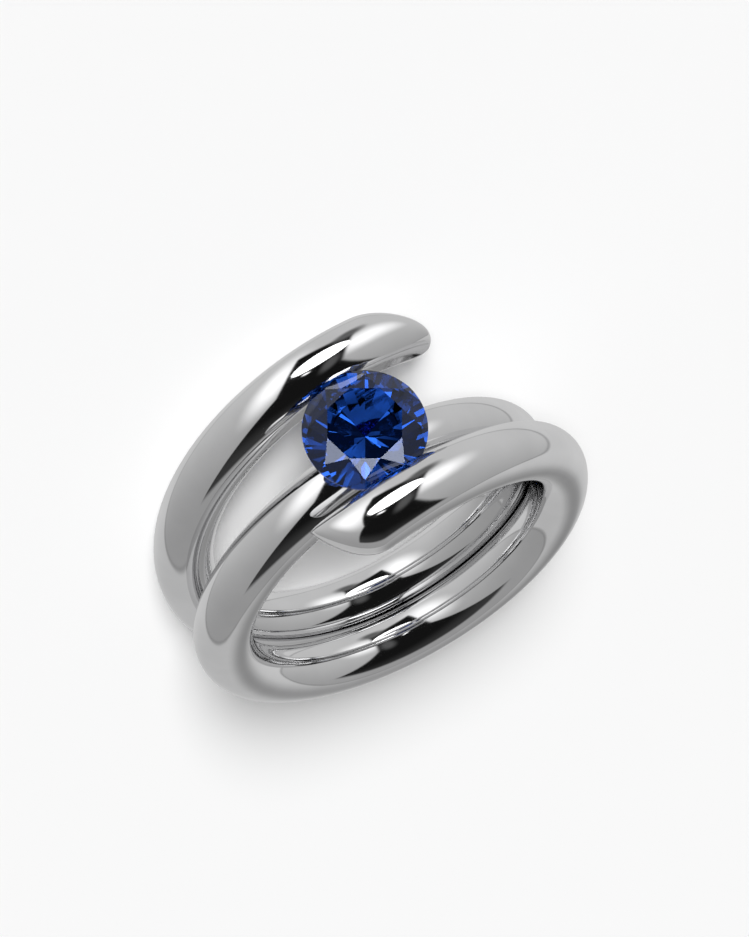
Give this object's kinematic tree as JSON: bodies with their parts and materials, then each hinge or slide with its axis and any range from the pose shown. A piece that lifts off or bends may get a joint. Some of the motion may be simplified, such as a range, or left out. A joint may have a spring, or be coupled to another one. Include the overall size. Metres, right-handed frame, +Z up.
{
  "type": "tension set ring",
  "caption": "Finger ring coiled from one polished steel rod, whose two free ends grip a round brilliant cut blue stone between them.",
  "frame": {"origin": "middle of the ring's outline, on the surface that it lies on", "axes": "+Z up from the surface as the ring lies on its side, -Y towards the stone, +X towards the side that the back end comes round"},
  "size_m": [0.0252, 0.0276, 0.0133],
  "materials": {
    "band": "mirror polished steel",
    "stone": "polished facets, deep blue"
  },
  "bodies": {
    "root": {"band": "band", "stone": "stone"}
  },
  "joints": []
}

Exercise directions:
Repeat the data above exactly.

Answer to this problem:
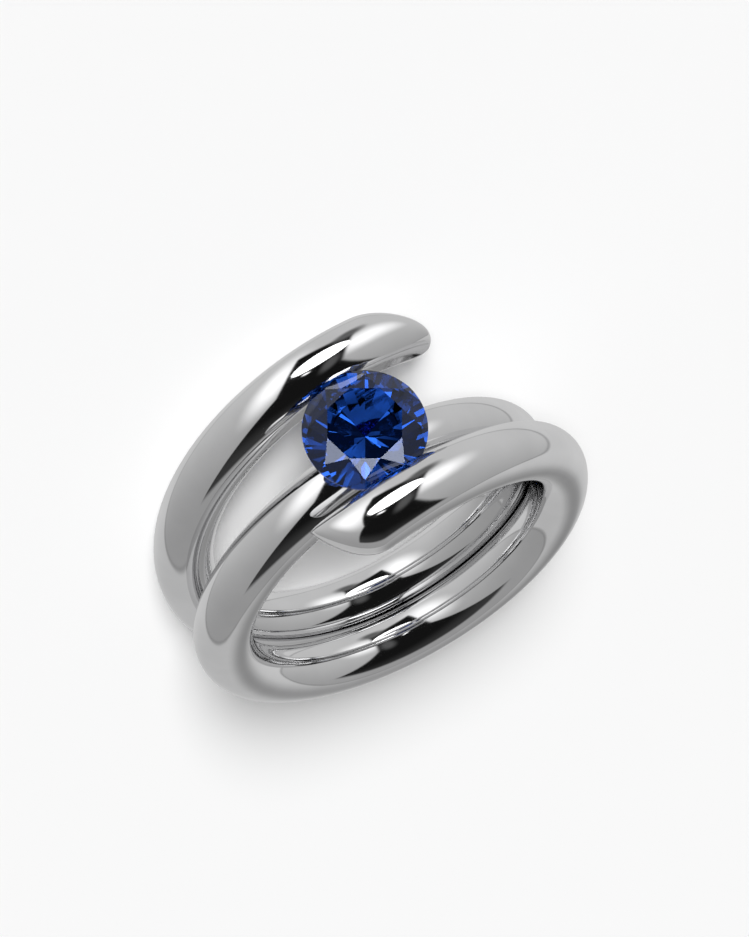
Give this object's kinematic tree as JSON: bodies with their parts and materials, then each hinge or slide with its axis and any range from the pose shown. A piece that lifts off or bends may get a joint. Some of the motion may be simplified, such as a range, or left out. A joint may have a spring, or be coupled to another one. Include the overall size. Metres, right-handed frame, +Z up.
{
  "type": "tension set ring",
  "caption": "Finger ring coiled from one polished steel rod, whose two free ends grip a round brilliant cut blue stone between them.",
  "frame": {"origin": "middle of the ring's outline, on the surface that it lies on", "axes": "+Z up from the surface as the ring lies on its side, -Y towards the stone, +X towards the side that the back end comes round"},
  "size_m": [0.0252, 0.0276, 0.0133],
  "materials": {
    "band": "mirror polished steel",
    "stone": "polished facets, deep blue"
  },
  "bodies": {
    "root": {"band": "band", "stone": "stone"}
  },
  "joints": []
}